Yeah but the developer doesn’t want or need to own the site, someone building their own house on a site will need to own it.

I agree with the posts above, the tone of the articles is very misleading. I suspect that some of the people writing these articles don’t understand the issue themselves.

What we’re talking about here is whether or not the land under the house gets sold once or twice.

There’s no benefit to either the builder or the homebuyer in having the builder buy a plot of land, only to sell it on to a homebuyer, and having stamp duty paid twice.

This isn’t a loophole that’s being exploited by developers to push tax onto joe citizen.
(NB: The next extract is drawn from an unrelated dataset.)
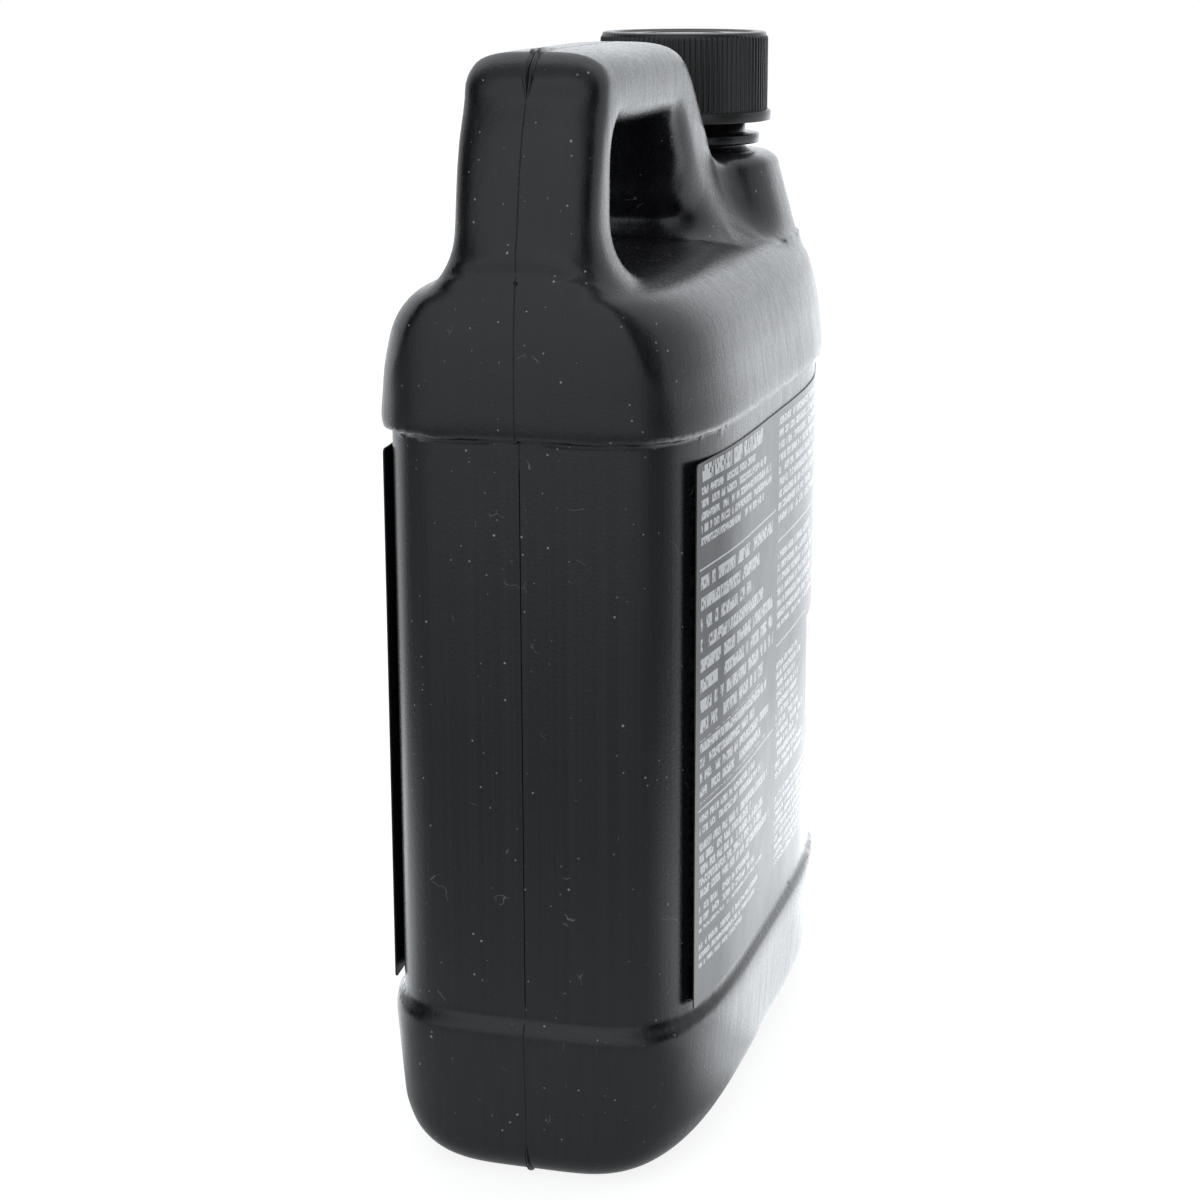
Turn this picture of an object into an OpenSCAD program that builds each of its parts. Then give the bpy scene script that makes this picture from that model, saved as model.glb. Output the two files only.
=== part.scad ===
// Coolant bottle: a blow-moulded bottle with a hollow handle at one end, a screw
// neck at the other, a two-piece push-and-turn cap and a label on each broad face.
// +X points from the handle to the neck, the labels face -Y and +Y, +Z is up.
// The origin is the centre of the foot.

/* [Body] */
// Length of the waist, between the two narrow faces
waist_w = 160; // [140:1:190]
// Depth of the waist, between the two broad faces
waist_d = 71.4; // [60:0.2:90]
// Squareness of the plan at the handle's end: 2 is an ellipse, higher is boxier
plan_power = 4.7; // [3.6:0.1:6]
// Squareness of the plan at the neck's end
neck_end_power = 3.3; // [2.8:0.1:5]
// Height of the foot band
foot_h = 36.4; // [25:0.2:45]
// Height at which the waist ends and the shoulder starts
shoulder_z = 157.6; // [130:0.2:190]
// Height of the shoulder, from its lower edge to the deck under the handle
shoulder_h = 34.1; // [28:0.1:45]
// How far the foot band stands out from the waist
foot_step = 1.6; // [0.8:0.1:2.4]
// How far the shoulder stands out from the waist at its ends
shoulder_step = 3; // [1.5:0.1:4.5]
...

It’s an arrangement that passes the land from the original owner to the homeowner without the builder having to buy it.

Do we really want the government collecting stamp duty for two sales of every plot of land that gets turned into a house?

Now, if you want fair, you could say that the system should be that the developer should pay stamp duty on the land when he acquires is, and the homeowner should pay stamp duty only on the house, i.e. strip out the value of the land, since it has already been paid.

That would encourage developers to actually build on land and sell it on, rather than sit on it. Of course developers might try to recoup the stamp duty by increasing house prices, but market forces are taking care of that.

I don’t know if there’s a perfect solution to this question, but enabling the government to collect stamp duty twice on a piece of land is not in anyones interest except the government.

The issue of a private citizen building their own house doesn’t come into it. They’ll pay no more in stamp duty than a person buying a prebuilt house. Ultimately the homebuyer is paying the stamp duty for a piece of land and a house.

The 40 Million mentioned is not money that the government was entitled to but failed to collect. It’s double taxation that they only managed to collect once. And long may that kind of “loophole” continue.